Debt Management: Continual Education Crucial in Preventing Defaults
by Kathy Bixby, Barb Davies, Kevin Hoover
and Elise Sanders
- USA Funds Services

Continual education that extends beyond the campus financial-aid office is key in curbing education-loan defaults, according to debt-management consultants who are working individually with schools in the West.

Carol Buchli and George Covino are members of a debt-management team that has assisted more than 400 post secondary institutions nationwide as part of an overall effort to help colleges lower their education-loan default rates. Based on one-on-one consultations, workshops and other default-prevention work with schools, the debt-manage-ment consultants recommend the following steps to help prevent education-loan defaults:
  • Educate parents, and get them involved. When parents actively participate in the financial-aid process, and when they understand the rights and responsibilities that come with getting financial aid, they can be partners to financial-aid professionals. Buchli and Covino suggest that schools schedule activities such as a financial-aid-awareness week for potential students and parents.
  • Conduct consumer counseling and debt-management workshops throughout the student's college career. Go beyond the federally required student-loan entrance and exit counseling, reinforcing the importance of debt management with life-skills courses and consumer counseling.
  • Promote early awareness. Junior and senior high school is not too early to talk with students and their families about what college will cost and the options they have for paying higher-education expenses.
  • Encourage students and their families to borrow less.

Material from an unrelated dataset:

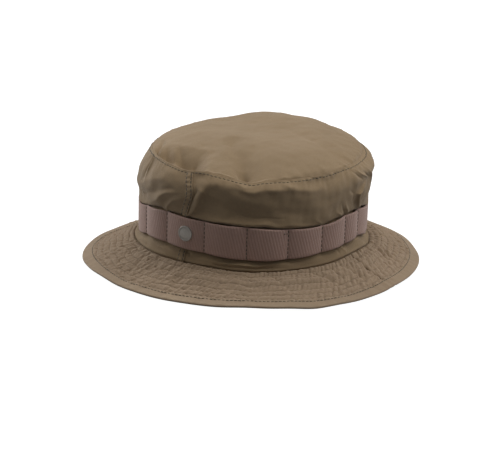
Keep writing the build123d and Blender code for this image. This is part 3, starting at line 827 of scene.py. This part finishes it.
top_rings = 1 - np.linspace(0, 1, 140) ** 1.3
top_rings[-1] = 0.002            # the grid ends in a tiny ring and not in a point
ring_grid, theta_grid = np.meshgrid(top_rings, ROUND, indexing="ij")
top_points = top_at(ring_grid, theta_grid)
top_piece = grid_object("crown_top_cloth", top_points, top_points[..., :2], close_cols=True)
thicken(top_piece, CROWN_T)
dress(top_piece, crown_cloth, "crown_cloth", "crown_top")

# ---------------------------------------- brim
FLOOR_CLEAR = 0.3                # least height of the cloth and thread under the brim


def brim_half(name, start, depth, under=False):
    """Front or back half of one of the brim's cloths, at a depth inside its upper or under face."""
    theta = start + SEAM_GAP + (180 - 2 * SEAM_GAP) * half_shares
    radius = np.linspace(SEAM_R - 0.1, EDGE_R - 1.2, 160)
    radius, theta = np.meshgrid(radius, theta, indexing="ij")
    points = brim_at(theta, radius, -depth, under)
    if under:
        points[..., 2] -= 0.9 * quilt_puff(radius, 0.5) * quilted(radius)
        points[..., 2] = np.maximum(points[..., 2], FLOOR_CLEAR)
    uv = np.stack([np.radians(theta) * BRIM_R, radius], -1)
    return grid_object(name, points, uv, flip=under)


BRIM_LAYERS = (
    ("top", "cloth", 0, BRIM_T, brim_cloth, "brim_cloth"),
    ("interlining", "felt", BRIM_T + 0.05, INTERLINING_T, lining_cloth, "interlining"),
    ("under", "cloth", 0, BRIM_T, brim_cloth, "brim_cloth"),
)
for end, start in (("front", SIDE_SEAM - 180), ("back", SIDE_SEAM)):
    for layer, stuff, depth, thickness, material, slot in BRIM_LAYERS:
        node = f"brim_{layer}_{end}"
        piece = brim_half(f"{node}_{stuff}", start, depth, under=layer == "under")
        thicken(piece, thickness)
        dress(piece, material, slot, node)

# rows of points once round the strip that is folded over the brim's edge
BIND_UP = 0.65                   # its outer face over the brim's cloth
inner_edge = ((0, 0.1), (0, 0.45), (0.3, 0.62))
fold_r = EDGE_T / 2
flat = EDGE_R - fold_r           # where the fold round the edge begins
pucker = 0.10 * wander(on_circle(ROUND, EDGE_R, 0), 7.0, 41)[:, None] * (0, 0, 1)
middle = brim_at(ROUND, flat, BIND_UP - fold_r)
rows = [brim_at(ROUND, BIND_IN + inset, up) for inset, up in inner_edge]
rows += [brim_at(ROUND, r, BIND_UP) + pucker for r in np.linspace(BIND_IN + 1, flat, 12)]
for turn in np.radians(np.linspace(80, -80, 9)):
    rows.append(middle + fold_r * (math.cos(turn) * outward(ROUND) + (0, 0, math.sin(turn))))
rows += [brim_at(ROUND, r, -BIND_UP, under=True) for r in np.linspace(flat, BIND_IN + 1, 12)]
rows += [brim_at(ROUND, BIND_IN + inset, -down, under=True) for inset, down in inner_edge[::-1]]
rows = np.stack(rows)
rows[..., 2] = np.maximum(rows[..., 2], 0.02)
dress(strip_ring("brim_edge_binding_cloth", rows), binding_cloth, "binding_cloth", "brim_edge_binding")

# ---------------------------------------- webbing
web_shares = np.linspace(0, 1, 26)
# the webbing's outer face comes in by 0.25 mm at both selvedges
rows = [webbing_at(ROUND, share, WEB_T - 0.25 * hill(share, 0, 0.02) - 0.25 * hill(share, 1, 0.02))
        for share in web_shares[::-1]]
rows += [webbing_at(ROUND, share, 0.0) for share in web_shares[::5]]
dress(strip_ring("loop_webbing_strip", rows), webbing_cloth, "webbing", "loop_webbing")

# ---------------------------------------- pieces inside the crown
inner_face = CROWN_T + 0.1       # from the crown's outer face to the pieces inside it
tape_heights = np.linspace(TOP_Z - TAPE_W, TOP_Z - 0.6, 12)
rows = [wall_at(ROUND, h, -inner_face) for h in tape_heights]
rows += [wall_at(ROUND, h, -inner_face - TAPE_T) for h in tape_heights[::-1]]
dress(strip_ring("top_seam_tape_strip", rows), tape_cloth, "tape", "top_seam_tape")

band_heights = np.linspace(FOOT_Z + 0.6, SWEAT_TOP, 24)
rows = [wall_at(ROUND, h, -inner_face) for h in band_heights[:-1]]
rows += [wall_at(ROUND, SWEAT_TOP, -inner_face - SWEATBAND_T / 2)]
rows += [wall_at(ROUND, h, -inner_face - SWEATBAND_T) for h in band_heights[-2::-1]]
sweatband = dress(strip_ring("sweatband_strip", rows), band_cloth, "sweatband_cloth", "sweatband")

for name, middle in (("front", FRONT), ("back", BACK)):
    height = np.linspace(SWEAT_TOP + 0.6, TOP_Z - 10.5, 60)[:, None]
    across = np.linspace(-TAPE_W / 2, TAPE_W / 2, 9)[None] / WALL_DEGREE
    theta = seam_theta(middle, height) + across
    height = height + 0 * theta
    points = wall_at(theta, height, -inner_face)
    tape = grid_object(f"{name}_seam_tape_strip", points, np.stack([theta * 1.6, height], -1))
    thicken(tape, TAPE_T)
    dress(tape, tape_cloth, "tape", f"{name}_seam_tape")

# ---------------------------------------- care label
label_low, label_high = box_mm("care_label")
label_u, label_v = np.meshgrid(np.linspace(label_low[0], label_high[0], 49), np.linspace(0, 1, 57))
label_z = label_high[2] + (label_low[2] - label_high[2]) * label_v
hem = smooth((0.10 - label_v) / 0.02) + smooth((label_v - 0.92) / 0.02)
band_face = wall_at(BACK + 0 * label_z, label_z, -inner_face - SWEATBAND_T)[..., 1]
# it lies just off the sweatband, bows with it and ripples a little at its free end
label_y = np.minimum(band_face, band_face.min() + 0.3) - 0.45 - 0.85 * (label_u / label_high[0]) ** 2
label_y = label_y - 0.10 * hem + 0.12 * np.sin(label_u / 5.0) * label_v
label_points = np.stack([label_u, label_y, label_z], -1)
label = grid_object("care_label_satin", label_points, label_points[..., ::2])
thicken(label, LABEL_T, offset=0)
dress(label, label_satin, "label", "care_label", body="care_label")

# ---------------------------------------- stitching
FINE = np.linspace(-180, 180, 2880, endpoint=False)
brim_up = 0.35 * outward(FINE) + np.array((0, 0, 1))
top_up = outward(FINE)


def brim_rows(radius, over):
    """A row of stitches on the brim's upper face and the same row on its under face."""
    upper_path = brim_at(FINE, radius, over)
    under_path = brim_at(FINE, radius, -over, under=True)
    under_path[:, 2] = np.maximum(under_path[:, 2], FLOOR_CLEAR)
    return [stitch_row(upper_path, brim_up, gap=0.5, radius=0.3, closed=True),
            stitch_row(under_path, -brim_up, gap=0.5, radius=0.3, closed=True)]


quilt = []
for row in range(QUILT_ROWS):
    quilt += brim_rows(QUILT_FIRST + row * QUILT_PITCH - quilt_slip(FINE), 0.05)
dress(thread_object("brim_quilting_stitches", quilt), dark_thread, "thread", "brim_quilting_thread")
dress(thread_object("binding_stitches", brim_rows(BIND_IN + 1.3, 0.7)), olive_thread, "thread",
      "binding_thread")

top_row = stitch_row(wall_at(FINE, TOP_Z - 1.5 + 0 * FINE, 0.05), top_up, radius=0.28, closed=True)
dress(thread_object("crown_top_stitches", [top_row]), dark_thread, "thread", "crown_top_thread")

rows = []
for height in (SWEAT_LOW + 2, SWEAT_TOP - 2):
    path = wall_at(FINE, height + 0 * FINE, -inner_face - SWEATBAND_T - 0.05)
    rows.append(stitch_row(path, -top_up, closed=True))
dress(thread_object("sweatband_stitches", rows), olive_thread, "thread", "sweatband_thread")

for name, middle, side in (("front", FRONT, -1), ("back", BACK, 1)):
    rows = []
    for across in FELL_ROWS:
        for low, high in ((SEAM_Z + 0.8, BAND_LOW - 0.3), (BAND_HIGH + 0.6, TOP_Z - 1.2)):
            height = np.linspace(low, high, 120)
            theta = seam_theta(middle, height) + side * across / WALL_DEGREE
            path = wall_at(theta, height, 0.5)
            rows.append(stitch_row(path, outward(theta), length=2.4, gap=0.7, radius=0.3))
    dress(thread_object(f"{name}_seam_stitches", rows), dark_thread, "thread", f"{name}_seam_thread")

tacks = []
for theta in TACKS[:-1]:
    share = np.linspace(0.01, 0.99, 40)
    path = webbing_at(theta + 0 * share, share, WEB_T + 0.05)
    tacks.append(stitch_row(path, outward(theta + 0 * share), length=2.4, gap=0.8, radius=0.34))
# short row beside the tack at which the webbing ends
theta = np.linspace(TACKS[END_TACK] - 2.6, TACKS[END_TACK], 12)
path = webbing_at(theta, 0.86, WEB_T + 0.05)
tacks.append(stitch_row(path, outward(theta), length=1.6, gap=0.5, radius=0.3))
dress(thread_object("webbing_tack_stitches", tacks), dark_thread, "thread", "webbing_tack_thread")

# ---------------------------------------- CAD parts that stay
for node, material in (("badge_cap", badge_face), ("badge_washer", plain_steel)):
    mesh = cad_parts[node].data
    mesh.materials.clear()
    mesh.materials.append(material)

# ---------------------------------------- stage, light and camera
# angles of the photo's view; the other lengths of this section are in metres
AZIMUTH = math.radians(33.5)
ELEVATION = math.radians(17.1)
ROLL = math.radians(1.74)
DISTANCE = 1.2377
AIM_Z = 0.02534
AIM_RIGHT = -0.00214
FLOOR_HALF = 6000                # millimetres, as in every mesh

right = Vector((math.cos(AZIMUTH), math.sin(AZIMUTH), 0))
away = Vector((-math.sin(AZIMUTH), math.cos(AZIMUTH), 0))
to_camera = Vector((
    math.sin(AZIMUTH) * math.cos(ELEVATION),
    -math.cos(AZIMUTH) * math.cos(ELEVATION),
    math.sin(ELEVATION),
))

corners = FLOOR_HALF * np.array([(-1, -1, 0), (1, -1, 0), (1, 1, 0), (-1, 1, 0)])
floor = new_object("floor", corners, [(0, 1, 2, 3)])
floor.location.z = -0.0005
floor.visible_diffuse = False
floor.data.materials.append(new_material(
    "pale_floor", Base_Color=(0.2, 0.2, 0.2, 1), Roughness=0.9, Emission_Color=(1, 1, 1, 1),
    Emission_Strength=1.0)[0])

camera_data = bpy.data.cameras.new("camera")
camera_data.lens = 110.5
camera_data.sensor_width = 36
camera = place_in_scene("camera", camera_data)
up = to_camera.cross(right)
level = right * math.cos(ROLL) + up * math.sin(ROLL)
pose = Matrix((level, to_camera.cross(level), to_camera)).transposed().to_4x4()
pose.translation = Vector((0, 0, AIM_Z)) + right * AIM_RIGHT + to_camera * DISTANCE
camera.matrix_world = pose
bpy.context.scene.camera = camera

world = bpy.data.worlds.new("world")
world.use_nodes = True
sky = world.node_tree.nodes["Background"].inputs
sky["Color"].default_value = (1, 1, 1, 1)
sky["Strength"].default_value = 0.12
bpy.context.scene.world = world
bpy.context.scene.view_settings.view_transform = "Standard"

# each soft box: metres to the camera's right, metres away from it, height, size and power
LIGHTS = {
    "over": (0, 0, 1.6, 1.0, 12),
    "over_right": (1.0, 0, 1.3, 0.8, 8.5),
    "behind_left": (-1.0, 0.8, 0.5, 0.7, 9),
    "behind_right": (1.0, 0.8, 0.5, 0.7, 2),
    "side_left": (-1.3, 0, 0.45, 0.7, 2.2),
    "side_right": (1.3, 0, 0.45, 0.7, 2),
}
for name, (rightwards, backwards, height, size, power) in LIGHTS.items():
    data = bpy.data.lights.new(name, "AREA")
    data.shape = "SQUARE"
    data.size = size
    data.energy = power
    light = place_in_scene(name, data)
    light.location = right * rightwards + away * backwards + Vector((0, 0, height))
    light.rotation_euler = (Vector((0, 0, 0.05)) - light.location).to_track_quat("-Z", "Y").to_euler()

Help students and parents make good decisions about the financial aid that they seek and accept, and promote grants and scholarships.
  • Make debt management an effort that extends beyond the financial-aid office. Because high default rates affect the entire school, make default prevention a campus-wide effort by involving other departments, including the registrar's office and alumni programs. Buchli and Covino also recommend that schools include a course about debt management in the campus' curriculum.